The need for a new utility business model

Now let’s apply these indicators to electric utilities. First, let’s look at the product. To the end user and the end use, an electron created by a coal plant looks exactly like an electron made by a solar panel. Without differentiation in the market, electricity supply has become commoditized. This begins the indication of the need to either provide a different offering or alter the business model.

Now, what do customers want? Beyond reliability and affordability, many customers have made an explicit request for clean and renewable energy. The existence of viable and attractive customer choice can be proven by the growth of independent solar installers.
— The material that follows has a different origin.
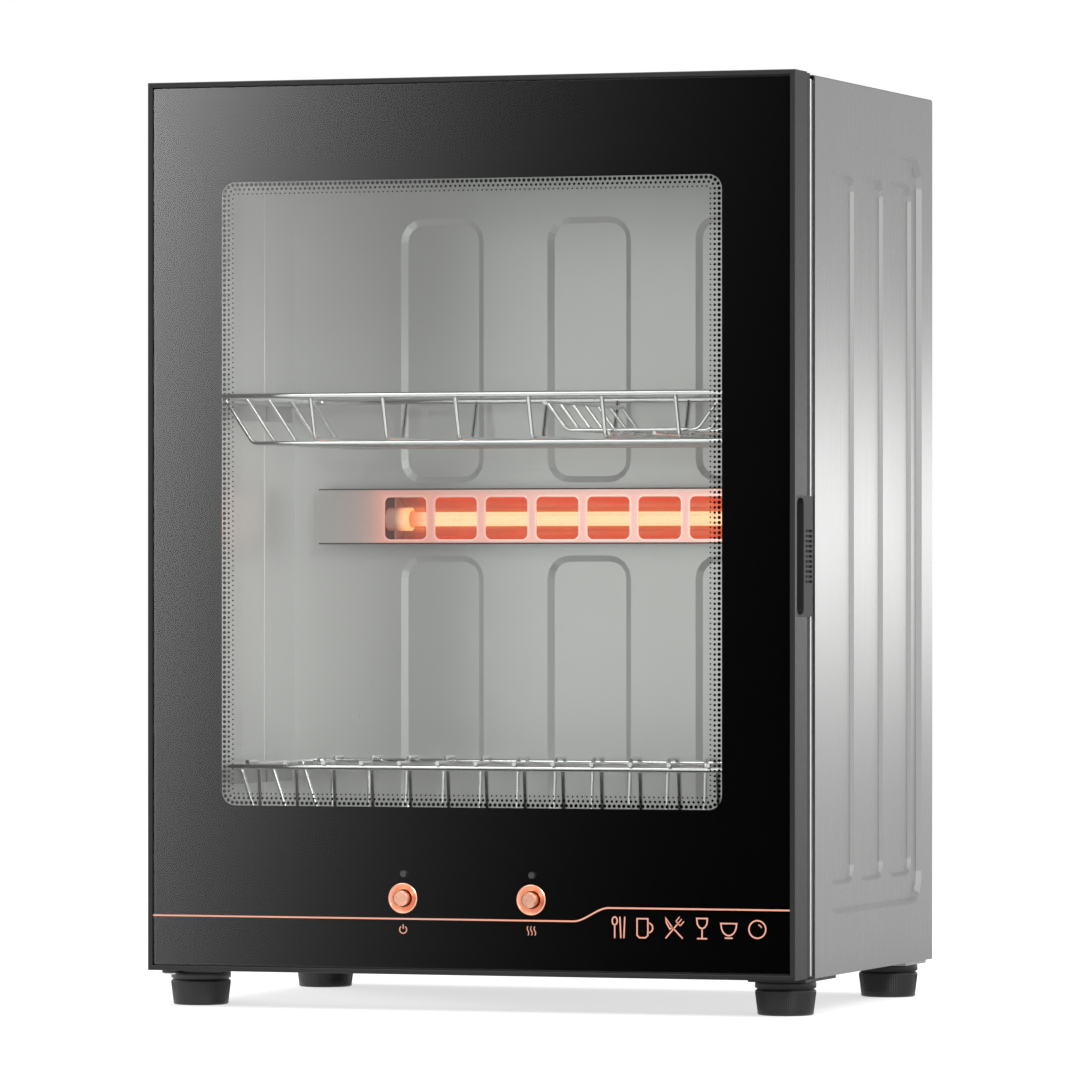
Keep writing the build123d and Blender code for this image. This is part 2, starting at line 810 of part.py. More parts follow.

The potential of customers going off the grid and providing their own power is rising, illustrating the need to acknowledge the voice of the customer, provide a better value and give customers what they want.

Additional macro trends in this space include governments tax incentives, the decline in pricing for new technologies and a declining growth rate in electricity consumption due in part to efficiency and rooftop solar.

As far as financial indicators go, utilities have seen dramatic swings in their annual returns, although this year many companies did very well. The utility sector exchange traded fund actually has had a decent return in the past 12 months. The utility sector has not yet seen a consistent deterioration of financial indicators, meaning there is still time to act, although for some the clock is ticking.

The fundamental concept that a kWh is a kWh needs to be revisited. Do you value having power to your refrigerator the same way you value having power to your TV? Would you like your appliances to give you choices to save you money? Would you pay a premium for renewably sourced power? Utility companies can do many things to change their relationships with their customers and to capture value in ways that do not exist today. It now becomes a matter of identifying that the old model can no longer survive and move on to the model that will allow utilities to thrive.